Car Finance / Grease Is the Word or, How I Taught My Diesel To Drink Veggie Oil and Love It

Grease Is the Word or, How I Taught My Diesel To Drink Veggie Oil and Love It
I have a love/hate relationship with my car.

While my VW TDI is the best vehicle I have ever owned, I despise the fact that it requires fossil fuel that pollutes the environment and increases our need to maintain unsavory relationships with foreign governments. I look forward to the day that I drive an electric car (solar charged, of course), but for now, my transportation choices are limited.That's why last Sunday, against what most folks would say was sane reasoning, I stood in front of my beloved 2001 Golf and cut the fuel lines in half.

And I did it with a smile on my face.

Running your car for (and on) peanuts The first time I heard about running a diesel car on vegetable oil was in a copy of Home Power, a magazine devoted to "off-grid" living. I was instantly intrigued by the prospect of jumping off the petroleum bandwagon and helping the environment at the same time. I purchased a book on the subject, read it twice for good measure, and was hooked.

In the early 1900s Dr. Rudolph Diesel (1858-1913) designed a new engine that operated on the principle of compression-ignition (diesel engines) rather than spark-ignition (gasoline engines). It was stronger, more efficient and most importantly, designed to run on peanut oil. That's right, peanut oil.

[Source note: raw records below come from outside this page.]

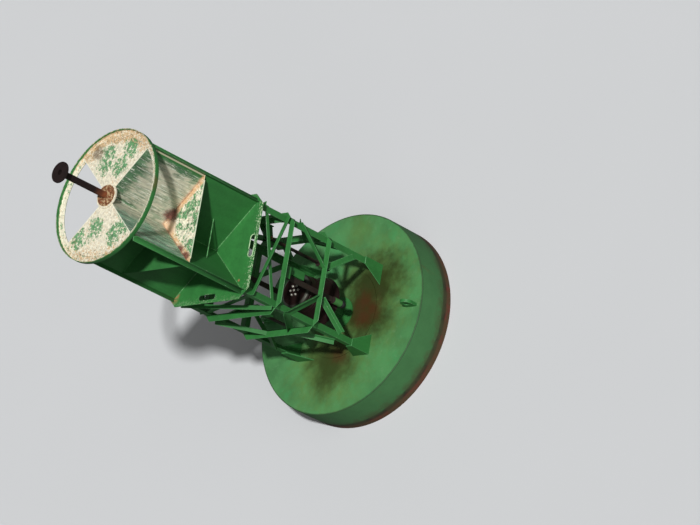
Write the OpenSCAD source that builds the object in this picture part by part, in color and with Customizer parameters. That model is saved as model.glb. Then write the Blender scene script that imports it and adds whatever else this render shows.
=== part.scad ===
// Lighted bell buoy for inshore water: steel hull with counterweight, skeleton tower,
// radar reflector, bell and four swinging clappers.
// The origin is on the vertical axis at the waterline, and +Z is up.

/* [Hull] */
// Diameter of the hull
hull_d = 2438; // [2200:1:2700]
// Height of the deck above the water
freeboard = 500; // [400:1:650]
// Height of the straight side of the hull
hull_side = 1200; // [1000:1:1400]
// Height of the coned bottom of the hull
hull_cone = 620; // [500:1:750]
// Thickness of the deck plate
deck_t = 12; // [8:1:20]
// Diameter of the doubling plate in the middle of the deck
doubler_d = 1080; // [1000:1:1180]
// Thickness of the doubling plate
doubler_t = 10; // [6:1:16]

/* [Tail] */
// Diameter of the tail tube
tail_d = 610; // [500:1:700]
// Depth of the underside of the counterweight below the water
draft = 3580; // [3400:1:3900]
// Diameter of the counterweight
weight_d = 860; // [780:1:1000]
// Height of the counterweight
weight_h = 460; // [380:1:560]

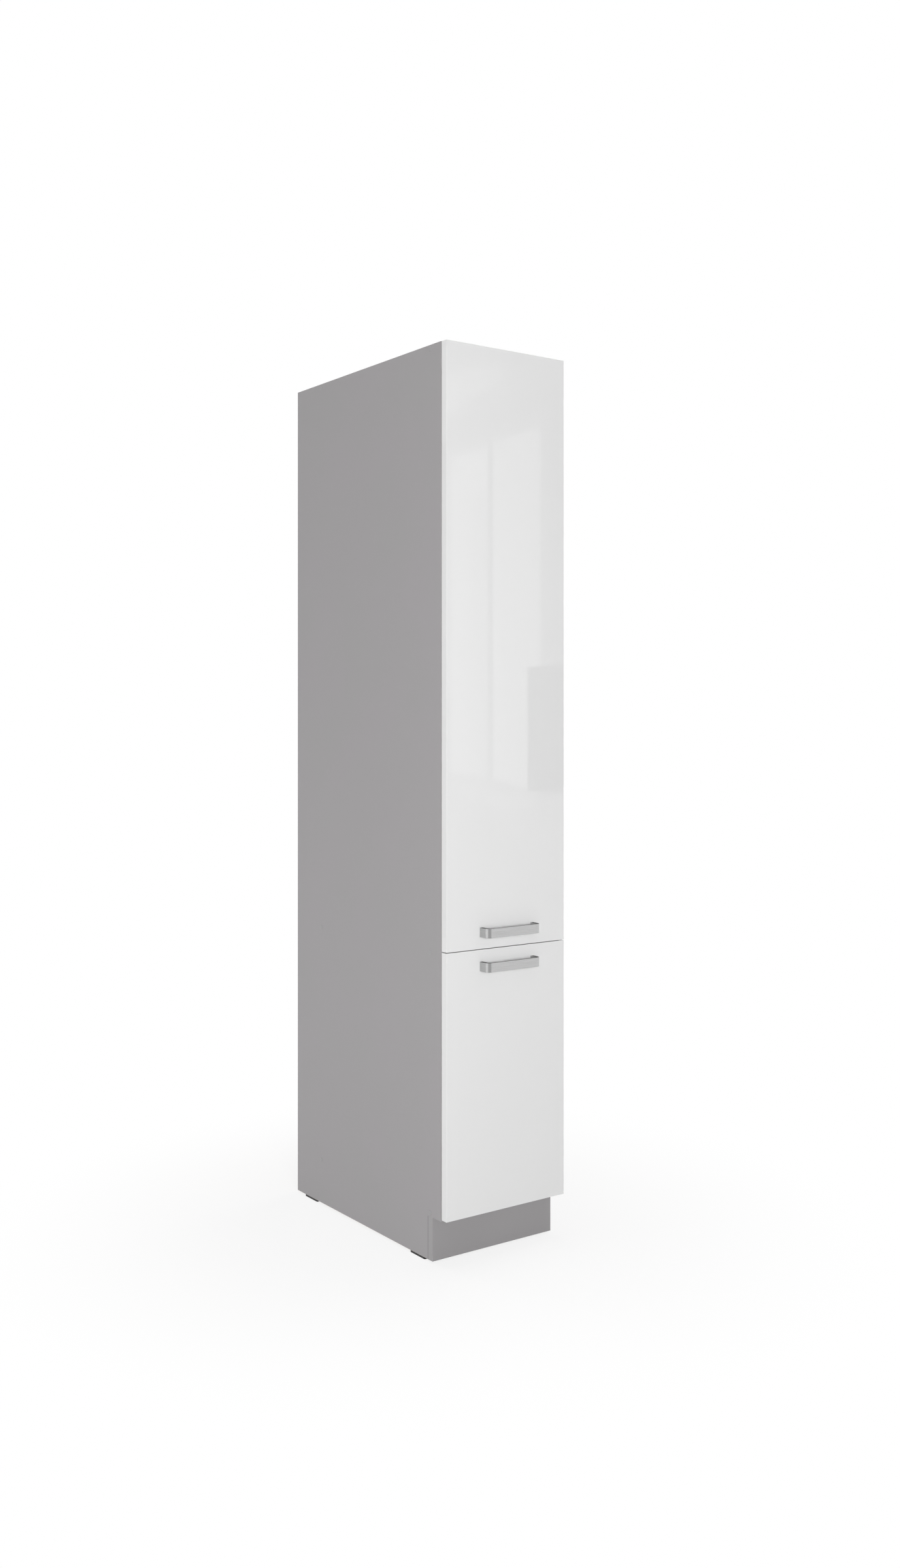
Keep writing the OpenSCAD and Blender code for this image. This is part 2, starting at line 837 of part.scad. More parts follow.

Unfortunately for all of us, Dr. Diesel met with an untimely death a few years later and the peanut oil concept was quickly forgotten. Sensing a vast, emerging market, the oil companies swept in and created a fuel they called "diesel." The rest, as they say, is history.

While diesel engines have changed considerably over the years, it is still possible (even preferable) to run them on vegetable oil. There are two ways to do this:

Biodiesel — Biodiesel is basically vegetable oil (palm, corn, soy, canola, walnut, jatophra and olive to name a few) that has undergone a process called "transesterfication," which removes the triglycerides and thins it out. Biodiesel and diesel can be used interchangeably and can be mixed in any amount. An added benefit of using biodiesel is its solvency, potentially resulting in cleaner and longer-lasting engines.

Waste Vegetable Oil (WVO) — WVO is exactly what it sounds like: vegetable oil that has been used by a restaurant for deep frying and is ready to be discarded. The oil can be picked up (with permission of course), filtered to remove sediment and water, and used as fuel. A cleaner version of this is Straight Vegetable Oil (SVO), which is pure vegetable oil that has been purchased (clean and unused) and does not need any filtering (a bit less messy of course, but tougher on the ol' change purse as it's not free). With the exception of the need to filter WVO, the two are essentially the same.